Start with chocolate fondant. I make MMF with hershey special dark cocoa powder, it's a deep rich brown. I add the cocoa powder to my powdered sugar before adding to the marshmallow. Then I add americolor super black gel color. It works great, you don't have to use as much coloring, so it doesn't affect the consistency of fondant as much. If you find that you're fondant is too sticky or has lost it's elasticity, try adding corn starch or shortening.




I do the same thing too thumbs_up.gif

lrlt2000 Posted 15 Nov 2011 , 3:50pm
post #11 of 13

I've had so much trouble trying to make black fondant too icon_smile.gif I find adding chocolate takes the elasticity out of the fondant and make covering cakes or making any detail that involves rolling out and cutting larger pieces.

In my Gotham cake (my photos), I rolled and cut out all of the building shapes, let them dry out a little, then painted them all with black gel coloring mixed with a *tad* alcohol (the more alcohol you use, the wetter and less color you get).

Then I let them all dry. It worked so much better!

lrlt2000 Posted 15 Nov 2011 , 3:51pm
post #12 of 13

I've had so much trouble trying to make black fondant too icon_smile.gif I find adding chocolate takes the elasticity out of the fondant and make covering cakes or making any detail that involves rolling out and cutting larger pieces.

In my Gotham cake (my photos), I rolled and cut out all of the building shapes, let them dry out a little, then painted them all with black gel coloring mixed with a *tad* alcohol (the more alcohol you use, the wetter and less color you get).

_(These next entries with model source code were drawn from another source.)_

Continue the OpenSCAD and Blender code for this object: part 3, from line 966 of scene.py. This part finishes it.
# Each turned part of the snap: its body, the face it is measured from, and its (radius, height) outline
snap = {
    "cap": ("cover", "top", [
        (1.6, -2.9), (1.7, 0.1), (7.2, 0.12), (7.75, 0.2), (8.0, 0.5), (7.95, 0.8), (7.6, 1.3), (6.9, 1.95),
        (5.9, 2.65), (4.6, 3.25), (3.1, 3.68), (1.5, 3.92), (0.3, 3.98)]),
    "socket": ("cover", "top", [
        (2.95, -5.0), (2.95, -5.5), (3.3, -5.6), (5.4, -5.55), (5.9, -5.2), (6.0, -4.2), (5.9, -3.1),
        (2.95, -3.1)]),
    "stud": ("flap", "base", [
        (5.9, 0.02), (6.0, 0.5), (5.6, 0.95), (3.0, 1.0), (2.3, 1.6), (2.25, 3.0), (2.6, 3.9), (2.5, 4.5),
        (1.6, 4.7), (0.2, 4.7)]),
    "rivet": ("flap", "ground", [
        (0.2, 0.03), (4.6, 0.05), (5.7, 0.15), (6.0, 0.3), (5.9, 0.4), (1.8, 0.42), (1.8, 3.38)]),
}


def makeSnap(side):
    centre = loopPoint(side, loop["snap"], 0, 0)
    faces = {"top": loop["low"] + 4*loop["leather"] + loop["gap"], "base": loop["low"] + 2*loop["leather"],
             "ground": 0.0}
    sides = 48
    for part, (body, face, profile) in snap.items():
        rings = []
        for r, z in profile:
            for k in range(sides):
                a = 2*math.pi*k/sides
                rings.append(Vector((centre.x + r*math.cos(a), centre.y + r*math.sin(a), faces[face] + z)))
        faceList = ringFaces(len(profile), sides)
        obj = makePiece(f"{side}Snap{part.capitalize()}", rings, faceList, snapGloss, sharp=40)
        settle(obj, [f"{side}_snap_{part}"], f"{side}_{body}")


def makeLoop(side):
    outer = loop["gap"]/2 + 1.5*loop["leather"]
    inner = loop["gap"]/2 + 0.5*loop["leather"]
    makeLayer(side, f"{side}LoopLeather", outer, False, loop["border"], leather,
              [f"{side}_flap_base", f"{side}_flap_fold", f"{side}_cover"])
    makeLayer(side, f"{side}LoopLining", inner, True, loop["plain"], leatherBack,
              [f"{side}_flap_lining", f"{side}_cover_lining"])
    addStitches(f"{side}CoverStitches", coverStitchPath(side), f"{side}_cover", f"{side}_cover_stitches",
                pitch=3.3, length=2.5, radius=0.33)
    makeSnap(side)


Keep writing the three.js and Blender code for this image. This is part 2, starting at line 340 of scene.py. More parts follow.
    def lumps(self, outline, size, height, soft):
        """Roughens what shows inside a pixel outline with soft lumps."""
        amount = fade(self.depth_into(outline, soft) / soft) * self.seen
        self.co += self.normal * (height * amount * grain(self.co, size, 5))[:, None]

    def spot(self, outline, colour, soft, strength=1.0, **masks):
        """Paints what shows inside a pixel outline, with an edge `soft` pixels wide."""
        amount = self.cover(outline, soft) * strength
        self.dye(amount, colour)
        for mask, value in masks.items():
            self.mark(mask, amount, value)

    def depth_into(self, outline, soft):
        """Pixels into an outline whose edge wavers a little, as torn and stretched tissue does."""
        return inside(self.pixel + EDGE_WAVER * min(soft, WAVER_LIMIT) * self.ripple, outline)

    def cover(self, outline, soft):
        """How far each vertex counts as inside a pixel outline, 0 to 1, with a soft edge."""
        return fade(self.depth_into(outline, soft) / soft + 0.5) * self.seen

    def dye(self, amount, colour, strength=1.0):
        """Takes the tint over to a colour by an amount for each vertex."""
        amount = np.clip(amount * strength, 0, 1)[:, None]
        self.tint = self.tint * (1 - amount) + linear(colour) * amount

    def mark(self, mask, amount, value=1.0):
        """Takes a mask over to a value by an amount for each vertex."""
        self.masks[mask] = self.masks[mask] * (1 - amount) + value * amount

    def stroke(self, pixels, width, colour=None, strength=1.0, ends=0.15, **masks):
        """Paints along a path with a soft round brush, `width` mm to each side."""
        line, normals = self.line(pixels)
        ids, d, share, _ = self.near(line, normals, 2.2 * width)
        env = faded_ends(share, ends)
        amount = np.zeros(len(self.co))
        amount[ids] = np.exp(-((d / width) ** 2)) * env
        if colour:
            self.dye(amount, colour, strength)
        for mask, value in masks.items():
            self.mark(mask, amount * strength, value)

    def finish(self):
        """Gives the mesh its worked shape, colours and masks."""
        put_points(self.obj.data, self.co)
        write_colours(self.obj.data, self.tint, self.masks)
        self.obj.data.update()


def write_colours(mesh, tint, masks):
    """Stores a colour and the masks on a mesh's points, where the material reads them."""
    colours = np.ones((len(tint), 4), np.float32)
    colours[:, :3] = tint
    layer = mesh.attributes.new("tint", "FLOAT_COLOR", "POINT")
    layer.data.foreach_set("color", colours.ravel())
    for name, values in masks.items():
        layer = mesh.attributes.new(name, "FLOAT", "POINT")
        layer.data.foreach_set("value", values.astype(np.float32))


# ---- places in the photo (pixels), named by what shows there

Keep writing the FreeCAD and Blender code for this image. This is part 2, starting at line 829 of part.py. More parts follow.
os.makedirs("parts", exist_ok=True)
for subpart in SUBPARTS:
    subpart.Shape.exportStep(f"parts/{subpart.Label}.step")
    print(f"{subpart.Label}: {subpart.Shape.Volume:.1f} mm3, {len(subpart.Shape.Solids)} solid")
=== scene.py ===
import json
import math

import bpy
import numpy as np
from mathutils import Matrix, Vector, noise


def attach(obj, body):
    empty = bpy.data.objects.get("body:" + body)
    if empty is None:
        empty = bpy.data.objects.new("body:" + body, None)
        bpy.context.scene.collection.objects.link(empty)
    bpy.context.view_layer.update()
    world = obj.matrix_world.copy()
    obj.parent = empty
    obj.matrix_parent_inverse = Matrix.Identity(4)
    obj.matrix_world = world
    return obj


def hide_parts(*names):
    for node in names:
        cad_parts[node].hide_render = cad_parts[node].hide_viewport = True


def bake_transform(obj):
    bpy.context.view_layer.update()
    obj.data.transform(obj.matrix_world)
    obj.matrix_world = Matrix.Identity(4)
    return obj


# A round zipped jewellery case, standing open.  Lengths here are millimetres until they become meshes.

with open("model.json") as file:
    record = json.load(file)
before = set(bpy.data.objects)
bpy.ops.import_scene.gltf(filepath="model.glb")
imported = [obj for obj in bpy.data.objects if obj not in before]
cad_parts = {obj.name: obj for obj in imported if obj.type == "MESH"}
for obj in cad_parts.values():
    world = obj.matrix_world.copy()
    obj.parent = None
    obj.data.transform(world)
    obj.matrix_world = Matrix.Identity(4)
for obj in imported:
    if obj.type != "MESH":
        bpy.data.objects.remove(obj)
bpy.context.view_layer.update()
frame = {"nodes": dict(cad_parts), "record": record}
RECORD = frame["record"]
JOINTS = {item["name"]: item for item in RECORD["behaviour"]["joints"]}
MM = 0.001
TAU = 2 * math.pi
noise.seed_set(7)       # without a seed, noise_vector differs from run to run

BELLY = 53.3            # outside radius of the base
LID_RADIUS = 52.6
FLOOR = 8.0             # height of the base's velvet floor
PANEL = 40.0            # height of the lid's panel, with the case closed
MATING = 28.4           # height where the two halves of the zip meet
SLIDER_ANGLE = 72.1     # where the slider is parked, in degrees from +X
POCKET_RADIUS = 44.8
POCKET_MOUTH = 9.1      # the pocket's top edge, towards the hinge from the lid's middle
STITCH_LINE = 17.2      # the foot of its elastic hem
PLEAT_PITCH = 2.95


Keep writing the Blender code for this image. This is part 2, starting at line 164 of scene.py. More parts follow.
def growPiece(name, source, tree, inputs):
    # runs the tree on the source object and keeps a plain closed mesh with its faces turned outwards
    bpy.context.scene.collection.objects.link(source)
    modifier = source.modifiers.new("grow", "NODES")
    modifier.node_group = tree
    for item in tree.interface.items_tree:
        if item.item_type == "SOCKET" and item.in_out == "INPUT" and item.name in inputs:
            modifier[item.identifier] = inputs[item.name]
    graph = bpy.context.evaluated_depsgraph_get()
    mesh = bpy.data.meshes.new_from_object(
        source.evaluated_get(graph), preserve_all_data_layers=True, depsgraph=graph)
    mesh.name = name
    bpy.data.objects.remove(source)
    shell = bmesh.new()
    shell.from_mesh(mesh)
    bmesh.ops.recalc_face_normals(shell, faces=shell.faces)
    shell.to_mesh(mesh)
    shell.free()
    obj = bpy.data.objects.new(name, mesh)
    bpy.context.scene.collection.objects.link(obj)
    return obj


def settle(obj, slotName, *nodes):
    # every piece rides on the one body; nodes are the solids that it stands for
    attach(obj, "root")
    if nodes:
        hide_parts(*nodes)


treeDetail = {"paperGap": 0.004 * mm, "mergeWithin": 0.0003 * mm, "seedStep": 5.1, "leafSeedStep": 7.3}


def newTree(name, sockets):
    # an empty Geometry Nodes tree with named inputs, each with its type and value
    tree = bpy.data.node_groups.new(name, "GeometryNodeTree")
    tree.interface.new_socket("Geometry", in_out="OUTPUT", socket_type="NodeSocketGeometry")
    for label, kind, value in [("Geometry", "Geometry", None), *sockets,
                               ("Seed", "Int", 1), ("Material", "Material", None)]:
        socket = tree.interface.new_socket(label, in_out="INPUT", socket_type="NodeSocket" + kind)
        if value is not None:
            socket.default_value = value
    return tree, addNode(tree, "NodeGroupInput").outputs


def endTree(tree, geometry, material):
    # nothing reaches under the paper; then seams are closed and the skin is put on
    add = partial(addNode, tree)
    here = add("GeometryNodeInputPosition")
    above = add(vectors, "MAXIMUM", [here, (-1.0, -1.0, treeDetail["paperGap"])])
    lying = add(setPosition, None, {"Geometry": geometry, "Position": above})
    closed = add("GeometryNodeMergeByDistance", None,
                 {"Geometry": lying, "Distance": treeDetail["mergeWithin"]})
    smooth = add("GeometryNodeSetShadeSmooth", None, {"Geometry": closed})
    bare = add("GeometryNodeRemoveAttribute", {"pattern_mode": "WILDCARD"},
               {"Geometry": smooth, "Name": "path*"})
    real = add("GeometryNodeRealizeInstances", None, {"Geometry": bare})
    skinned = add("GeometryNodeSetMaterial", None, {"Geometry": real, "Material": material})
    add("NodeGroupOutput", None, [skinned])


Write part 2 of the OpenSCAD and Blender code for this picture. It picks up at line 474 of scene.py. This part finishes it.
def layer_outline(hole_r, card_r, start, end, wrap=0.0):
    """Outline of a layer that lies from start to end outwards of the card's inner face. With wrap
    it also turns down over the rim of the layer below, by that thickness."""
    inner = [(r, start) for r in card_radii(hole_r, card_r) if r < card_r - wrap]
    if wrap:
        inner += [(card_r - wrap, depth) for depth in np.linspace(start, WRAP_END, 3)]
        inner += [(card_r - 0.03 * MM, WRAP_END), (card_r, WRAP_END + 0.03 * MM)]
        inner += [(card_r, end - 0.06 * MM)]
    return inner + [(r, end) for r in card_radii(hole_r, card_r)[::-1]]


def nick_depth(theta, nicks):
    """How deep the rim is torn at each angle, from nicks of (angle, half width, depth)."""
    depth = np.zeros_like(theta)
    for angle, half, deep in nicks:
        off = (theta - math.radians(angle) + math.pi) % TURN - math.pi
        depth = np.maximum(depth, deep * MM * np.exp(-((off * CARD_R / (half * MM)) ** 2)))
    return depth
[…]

Then I let them all dry. It worked so much better!

Niki11784 Posted 15 Nov 2011 , 4:21pm
post #13 of 13

I also start with chocolate and then add black, and I never had a problem with elasticity. You just have to make sure not to use too much cocoa, I found that one recipe of MM Fondant needs only 2-3 tablespoons of cocoa, and its dark enough. I use wilton black.